┌─ Data block

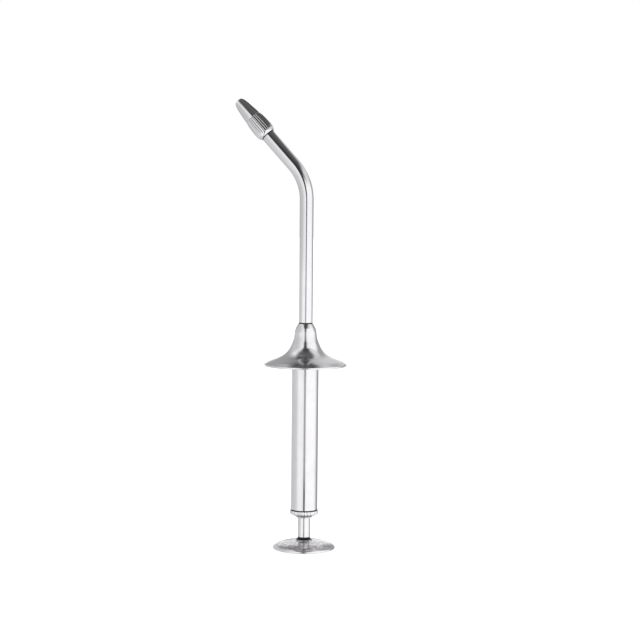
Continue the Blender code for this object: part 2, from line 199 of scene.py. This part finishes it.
def swept(line, radii, sides):
    """Vertices and faces of nested round walls swept along (place, direction, across) stations in mm, closed
    into a tube, or into a wire with flat ends if there is one wall."""
    verts, walls = [], []
    for radius in radii:
        rings = []
        for place, direction, across in line:
            side = direction.cross(across)
            rings.append(range(len(verts), len(verts) + sides))
            for k in range(sides):
                turn = math.tau * k / sides
                verts.append((place + (across * math.cos(turn) + side * math.sin(turn)) * radius) * MM)
        walls.append(rings)
    pairs = [pair for rings in walls for pair in zip(rings, rings[1:])]
    faces = []
    if len(walls) == 2:
        pairs += [(walls[1][0], walls[0][0]), (walls[0][-1], walls[1][-1])]
        inner = len(walls[0]) - 1
    else:
        inner = len(pairs)
        faces += [tuple(reversed(walls[0][0])), tuple(walls[0][-1])]
    for index, (low, high) in enumerate(pairs):
        for k in range(sides):
            face = (low[k - 1], low[k], high[k], high[k - 1])
            flip = len(walls) == 2 and inner <= index < 2 * inner
            faces.append(face[::-1] if flip else face)
    return verts, faces


def neck_point(distance):
    """The place and direction on the neck's centreline at an arc length in mm up from z = 0."""
    arc_length = BEND_R * BEND
    if distance <= BEND_START:
        return Vector((0, 0, distance)), UP.copy()
    turn = min(distance - BEND_START, arc_length) / BEND_R
    place = Vector((BEND_R * (math.cos(turn) - 1), 0, BEND_START + BEND_R * math.sin(turn)))
    direction = Vector((-math.sin(turn), 0, math.cos(turn)))
    return place + direction * max(0, distance - BEND_START - arc_length), direction


def past_corner(distance):
    """The arc length up the neck of a point on the bent end, given its distance from the corner in mm."""
    return BEND_START + BEND_R * BEND + distance - BEND_R * math.tan(BEND / 2)


# --- Shader tools -------------------------------------------------------------------------------------


def add_node(tree, kind, inputs=None, **settings):
    """A new node with its settings and inputs. An input is a value, or a socket to link from."""
    node = tree.nodes.new(kind)
    for key, value in settings.items():
        setattr(node, key, value)
    for key, value in (inputs or {}).items():
        if isinstance(value, bpy.types.NodeSocket):
            tree.links.new(value, node.inputs[key])
        else:
            node.inputs[key].default_value = value
    return node


def maths(tree, operation, *values):
    return add_node(tree, "ShaderNodeMath", dict(enumerate(values)), operation=operation).outputs[0]


def noise(tree, scales, detail, turn=0.0):
    """Noise in object space, turned round Y, with one scale per axis in features per metre."""
    place = add_node(tree, "ShaderNodeTexCoord").outputs["Object"]
    place = add_node(tree, "ShaderNodeMapping", {"Vector": place, "Rotation": (0, turn, 0)}).outputs[0]
    mapped = add_node(tree, "ShaderNodeMapping", {"Vector": place, "Scale": scales})
    texture = add_node(
        tree, "ShaderNodeTexNoise",
        {"Vector": mapped.outputs[0], "Scale": 1.0, "Detail": detail, "Roughness": 0.6},
    )
    return texture.outputs[0]


def spread(tree, value, low, high, start=0.3, end=0.7, ease="LINEAR"):
    """Low where value is at start and high where it is at end. Noise stays mostly within 0.3 and 0.7."""
    node = add_node(
        tree, "ShaderNodeMapRange",
        {"Value": value, "From Min": start, "From Max": end, "To Min": low, "To Max": high},
        interpolation_type=ease,
    )
    return node.outputs[0]


def step(tree, value, start, end):
    """0 before start, 1 after end, smooth between."""
    return spread(tree, value, 0.0, 1.0, start, end, "SMOOTHSTEP")


def blended(tree, share, first, second):
    """The number a share of the way from first to second."""
    return add_node(tree, "ShaderNodeMix", {0: share, 2: first, 3: second}, data_type="FLOAT").outputs[0]


def mixed(tree, share, first, second):
    """The colour a share of the way from first to second."""
    return add_node(
        tree, "ShaderNodeMix", {0: share, 6: as_input(first), 7: as_input(second)}, data_type="RGBA",
    ).outputs[2]


def as_input(colour):
    """A socket as it is, or a red, green and blue triple with the alpha that a socket needs."""
    return colour if isinstance(colour, bpy.types.NodeSocket) else (*colour, 1)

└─

Aim of the task:
Without leaving anything out, quote all the data.

Full solution:
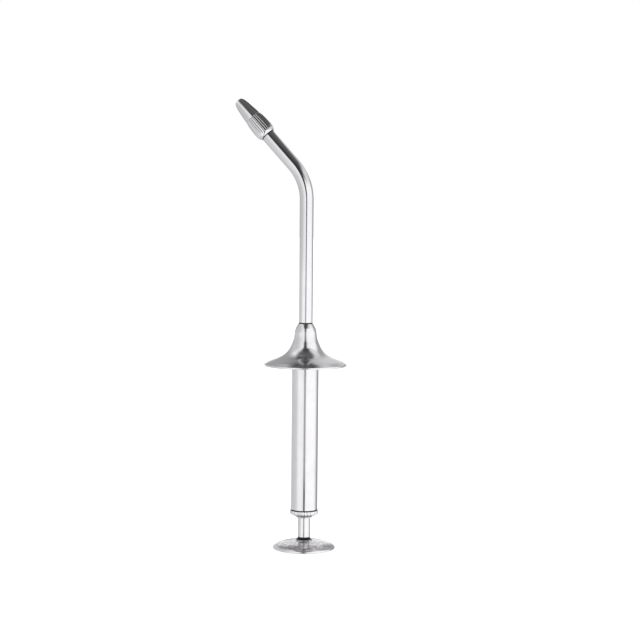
Continue the Blender code for this object: part 2, from line 199 of scene.py. This part finishes it.
def swept(line, radii, sides):
    """Vertices and faces of nested round walls swept along (place, direction, across) stations in mm, closed
    into a tube, or into a wire with flat ends if there is one wall."""
    verts, walls = [], []
    for radius in radii:
        rings = []
        for place, direction, across in line:
            side = direction.cross(across)
            rings.append(range(len(verts), len(verts) + sides))
            for k in range(sides):
                turn = math.tau * k / sides
                verts.append((place + (across * math.cos(turn) + side * math.sin(turn)) * radius) * MM)
        walls.append(rings)
    pairs = [pair for rings in walls for pair in zip(rings, rings[1:])]
    faces = []
    if len(walls) == 2:
        pairs += [(walls[1][0], walls[0][0]), (walls[0][-1], walls[1][-1])]
        inner = len(walls[0]) - 1
    else:
        inner = len(pairs)
        faces += [tuple(reversed(walls[0][0])), tuple(walls[0][-1])]
    for index, (low, high) in enumerate(pairs):
        for k in range(sides):
            face = (low[k - 1], low[k], high[k], high[k - 1])
            flip = len(walls) == 2 and inner <= index < 2 * inner
            faces.append(face[::-1] if flip else face)
    return verts, faces


def neck_point(distance):
    """The place and direction on the neck's centreline at an arc length in mm up from z = 0."""
    arc_length = BEND_R * BEND
    if distance <= BEND_START:
        return Vector((0, 0, distance)), UP.copy()
    turn = min(distance - BEND_START, arc_length) / BEND_R
    place = Vector((BEND_R * (math.cos(turn) - 1), 0, BEND_START + BEND_R * math.sin(turn)))
    direction = Vector((-math.sin(turn), 0, math.cos(turn)))
    return place + direction * max(0, distance - BEND_START - arc_length), direction


def past_corner(distance):
    """The arc length up the neck of a point on the bent end, given its distance from the corner in mm."""
    return BEND_START + BEND_R * BEND + distance - BEND_R * math.tan(BEND / 2)


# --- Shader tools -------------------------------------------------------------------------------------


def add_node(tree, kind, inputs=None, **settings):
    """A new node with its settings and inputs. An input is a value, or a socket to link from."""
    node = tree.nodes.new(kind)
    for key, value in settings.items():
        setattr(node, key, value)
    for key, value in (inputs or {}).items():
        if isinstance(value, bpy.types.NodeSocket):
            tree.links.new(value, node.inputs[key])
        else:
            node.inputs[key].default_value = value
    return node


def maths(tree, operation, *values):
    return add_node(tree, "ShaderNodeMath", dict(enumerate(values)), operation=operation).outputs[0]


def noise(tree, scales, detail, turn=0.0):
    """Noise in object space, turned round Y, with one scale per axis in features per metre."""
    place = add_node(tree, "ShaderNodeTexCoord").outputs["Object"]
    place = add_node(tree, "ShaderNodeMapping", {"Vector": place, "Rotation": (0, turn, 0)}).outputs[0]
    mapped = add_node(tree, "ShaderNodeMapping", {"Vector": place, "Scale": scales})
    texture = add_node(
        tree, "ShaderNodeTexNoise",
        {"Vector": mapped.outputs[0], "Scale": 1.0, "Detail": detail, "Roughness": 0.6},
    )
    return texture.outputs[0]


def spread(tree, value, low, high, start=0.3, end=0.7, ease="LINEAR"):
    """Low where value is at start and high where it is at end. Noise stays mostly within 0.3 and 0.7."""
    node = add_node(
        tree, "ShaderNodeMapRange",
        {"Value": value, "From Min": start, "From Max": end, "To Min": low, "To Max": high},
        interpolation_type=ease,
    )
    return node.outputs[0]


def step(tree, value, start, end):
    """0 before start, 1 after end, smooth between."""
    return spread(tree, value, 0.0, 1.0, start, end, "SMOOTHSTEP")


def blended(tree, share, first, second):
    """The number a share of the way from first to second."""
    return add_node(tree, "ShaderNodeMix", {0: share, 2: first, 3: second}, data_type="FLOAT").outputs[0]


def mixed(tree, share, first, second):
    """The colour a share of the way from first to second."""
    return add_node(
        tree, "ShaderNodeMix", {0: share, 6: as_input(first), 7: as_input(second)}, data_type="RGBA",
    ).outputs[2]


def as_input(colour):
    """A socket as it is, or a red, green and blue triple with the alpha that a socket needs."""
    return colour if isinstance(colour, bpy.types.NodeSocket) else (*colour, 1)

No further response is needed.